Especificamente em relação ao controle exercido pelo Poder Judiciário sobre os atos praticados pelo Poder Executivo, deve-se ressaltar que as agências reguladoras constituídas (Anatel, ANS, Anvisa, Cade, CVM etc.) obviamente integram o Poder Executivo e pertencem à administração pública Indireta (conforme critério orgânico adotado pela legislação).
Vale lembrar que a criação das agências reguladoras visava à constituição de órgãos da administração pública que tivessem por fim primordial a tomada de decisões técnicas em determinada área de especialização e alheias à influência política (o que não vem se mostrando eficaz no Brasil infelizmente, conforme exemplos recentes).

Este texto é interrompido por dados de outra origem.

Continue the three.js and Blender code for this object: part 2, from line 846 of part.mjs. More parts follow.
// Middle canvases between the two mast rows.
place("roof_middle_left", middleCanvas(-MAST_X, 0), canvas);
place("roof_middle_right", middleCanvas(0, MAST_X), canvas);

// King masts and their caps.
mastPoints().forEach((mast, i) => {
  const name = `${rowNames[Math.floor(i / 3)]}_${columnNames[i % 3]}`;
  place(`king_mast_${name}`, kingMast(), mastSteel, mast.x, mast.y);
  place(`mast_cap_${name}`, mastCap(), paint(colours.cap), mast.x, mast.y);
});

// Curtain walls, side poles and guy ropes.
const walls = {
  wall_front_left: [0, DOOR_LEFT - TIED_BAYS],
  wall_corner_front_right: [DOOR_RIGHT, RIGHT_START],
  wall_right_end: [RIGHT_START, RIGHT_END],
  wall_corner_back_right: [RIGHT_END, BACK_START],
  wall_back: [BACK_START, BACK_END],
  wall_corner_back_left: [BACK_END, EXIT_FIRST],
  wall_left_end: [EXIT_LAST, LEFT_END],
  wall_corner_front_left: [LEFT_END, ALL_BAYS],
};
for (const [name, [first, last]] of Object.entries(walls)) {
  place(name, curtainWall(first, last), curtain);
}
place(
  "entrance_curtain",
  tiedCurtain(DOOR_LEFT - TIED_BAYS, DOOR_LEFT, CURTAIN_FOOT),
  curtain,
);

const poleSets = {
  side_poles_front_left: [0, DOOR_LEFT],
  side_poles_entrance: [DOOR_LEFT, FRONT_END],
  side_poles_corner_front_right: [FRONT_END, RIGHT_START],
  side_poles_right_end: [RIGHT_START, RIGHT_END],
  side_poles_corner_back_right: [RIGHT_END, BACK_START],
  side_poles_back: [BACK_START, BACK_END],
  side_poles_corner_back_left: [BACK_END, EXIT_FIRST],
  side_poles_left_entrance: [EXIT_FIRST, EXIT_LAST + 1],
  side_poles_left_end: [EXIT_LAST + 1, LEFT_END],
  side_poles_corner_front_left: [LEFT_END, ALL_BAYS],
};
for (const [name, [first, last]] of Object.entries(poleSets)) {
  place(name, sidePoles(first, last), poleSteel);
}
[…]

Não obstante a tecnicidade das decisões das agências reguladoras, estas não deixam de ser qualificadas como ato administrativo (gênero) e, por isso, não estão imunes ao controle judicial, ainda que o ato administrativo tenha sido praticado dentro da esfera de discricionariedade da administração pública.
De um modo geral, o controle judicial dos atos administrativos, segundo os mais renomados juristas do Direito Administrativo, deve abordar os motivos, ou seja, os pressupostos fáticos que fundamentam a prática do ato administrativo.

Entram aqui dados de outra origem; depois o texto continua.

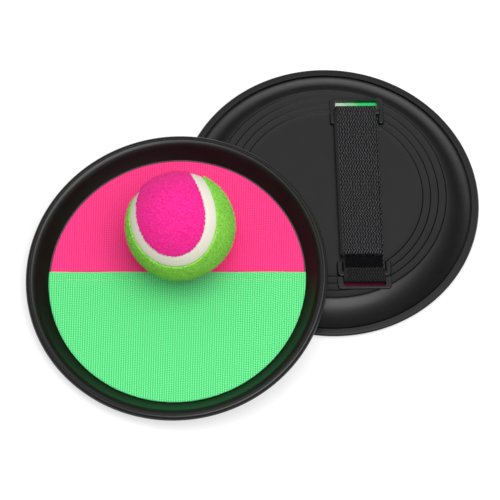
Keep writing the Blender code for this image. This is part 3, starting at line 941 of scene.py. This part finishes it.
    def anchor_plates(self, side: int) -> tuple[Surface, list[Surface], Surface]:
        """Border, rails and slot cutter of one anchor.

        Args:
            side: 1 for the sewn end, -1 for the free turn.

        Returns:
            The border, the two rails, and the block that cuts the slot.
        """
        outer_half = self.slot_half + self.rail_width
        border = self.plate(side, (-outer_half, outer_half), (self.anchor_end - self.border_length, self.anchor_end),
                            (self.border_height, self.wall / 2 + self.border_root), (self.border_corner,) * 4,
                            self.border_edge)
        rails = []
        for hand in (1, -1):
            across = tuple(sorted((hand * (self.slot_half + self.rail_gap), hand * outer_half)))
            corners = tuple(self.rail_corners[number] for number in ((0, 1, 2, 3) if hand > 0 else (1, 0, 3, 2)))
            rails.append(self.plate(side, across, (self.rail_from, self.rail_to),
                                    (self.rail_height, self.wall / 2), corners, self.rail_edge))
        cutter = self.plate(side, (-self.slot_half, self.slot_half), (self.slot_inner, self.slot_outer),
                            (self.cutter_reach, self.depth), (self.slot_corner,) * 4, self.cutter_edge)
        return border, rails, cutter

    def plate(self, side: int, across: tuple[float, float], along: tuple[float, float],
              heights: tuple[float, float], corners: tuple[float, ...], edge: float) -> Surface:
        """One plate of an anchor, mirrored for the free turn.

        Args:
            side: 1 for the sewn end, -1 for the free turn.
            across: Its reach across the strap, from the strap's axis.
            along: Its reach along the strap, for the sewn end.
            heights: How far it stands out of the back, and how far it goes into it.
            corners: Radius of each upright corner, for the sewn end.
            edge: Radius of the outer face's edge.

        Returns:
            The closed surface.
        """
        if side < 0:
            along, corners = (-along[1], -along[0]), corners[::-1]
        return soft_plate((self.strap_axis + across[0], along[0], -heights[0]),
                          (self.strap_axis + across[1], along[1], heights[1]), corners, edge)

    def surface(self) -> Surface:
        """Whole shell in its own frame: the turned dish and the borders as one body, cut by the slots.

        Returns:
            The closed surfaces of the body, the rails and the bars.
        """
        here = Placement((0.0, 0.0, 0.0), Matrix.Identity(3))
        body = bpy.data.objects.new("dish", turned(self.profile(), self.segments).mesh("dish", here))
        bpy.context.scene.collection.objects.link(body)
        tools, extras = [], []
        for anchor in Anchor:
            border, rails, cutter = self.anchor_plates(anchor.value)
            extras += [*rails, self.crossbar(anchor.value)]
            for shape, operation in ((border, "UNION"), (cutter, "DIFFERENCE")):
                tool = bpy.data.objects.new("tool", shape.mesh("tool", here))
                bpy.context.scene.collection.objects.link(tool)
                tools.append(tool)
                step = body.modifiers.new("cut", "BOOLEAN")
                step.object, step.operation, step.solver = tool, operation, "EXACT"
        bpy.context.view_layer.update()
        cut = body.evaluated_get(bpy.context.evaluated_depsgraph_get()).to_mesh()
        points = np.empty(len(cut.vertices) * 3)
        cut.vertices.foreach_get("co", points)
        faces = [tuple(polygon.vertices) for polygon in cut.polygons]
        for item in (body, *tools):
            mesh = item.data
            bpy.data.objects.remove(item, do_unlink=True)
            bpy.data.meshes.remove(mesh)
        return Surface.joined([Surface(points.reshape(-1, 3) / MM, faces), *extras])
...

Ainda, a revisão judicial deverá abordar a finalidade mediata, que é o objetivo normativo, o interesse público subjacente à norma, bem como a finalidade imediata que consiste na competência atribuída para a prática do ato.
E, por fim, a revisão judicial engloba, também, a causa que nada mais é que a adequação dos pressupostos do ato administrativo ao seu objeto, conforme a finalidade do ato.
Portanto, os motivos, a finalidade e a causa do ato administrativo limitam a discricionariedade administrativa, motivo pelo qual tais requisitos do ato administrativo são passíveis de revisão judicial, independentemente da profundidade técnica do ato praticado.
Há que se ressaltar que o fato da decisão ou do ato administrativo praticado pelo Poder Executivo ser dotada de caráter técnico, não serve de motivo para atribuir-lhe imunidade à revisão judicial.
Aliás, não é sem razão que o Código de Processo Civil autoriza o magistrado a utilizar-se de peritos judiciais para o tratamento de questões técnicas, de modo a amparar o magistrado com análise imparcial acerca das questões técnicas, que ultrapassam seu conhecimento, permitindo-o fundamentar sua decisão tecnicamente com base em análise técnica realizada por perito judicial imparcial e alheio aos interesses das partes envolvidas.
Acrescente-se, ainda, que o dever de considerar as consequências jurídicas de uma decisão vem expresso na Lei de Introdução às Normas de Direito Brasileiro, que em seu artigo 20 determina que “Nas esferas administrativa, controladora e judicial, não se decidirá com base em valores jurídicos abstratos sem que sejam consideradas as consequências práticas da decisão.”
Contudo, este dever de considerar as consequências práticas da decisão não impede que haja revisão judicial dos atos administrativos, tampouco impõe ao Poder Judiciário um pretenso “dever de deferência”.
Desse modo, além da limitação da atividade jurisdicional dos Tribunais Superiores à análise de questões de direito, não se pode afirmar que o Poder Judiciário estaria impedido de rever ato administrativo ante seu caráter técnico, muito menos em razão dos efeitos que a decisão judicial possa vir a causar, embora tais consequências práticas devam ser consideradas nas esferas administrativa e judicial, o que nos leva a acreditar que a decisão proferida pelo STF não foi feliz em seus fundamentos.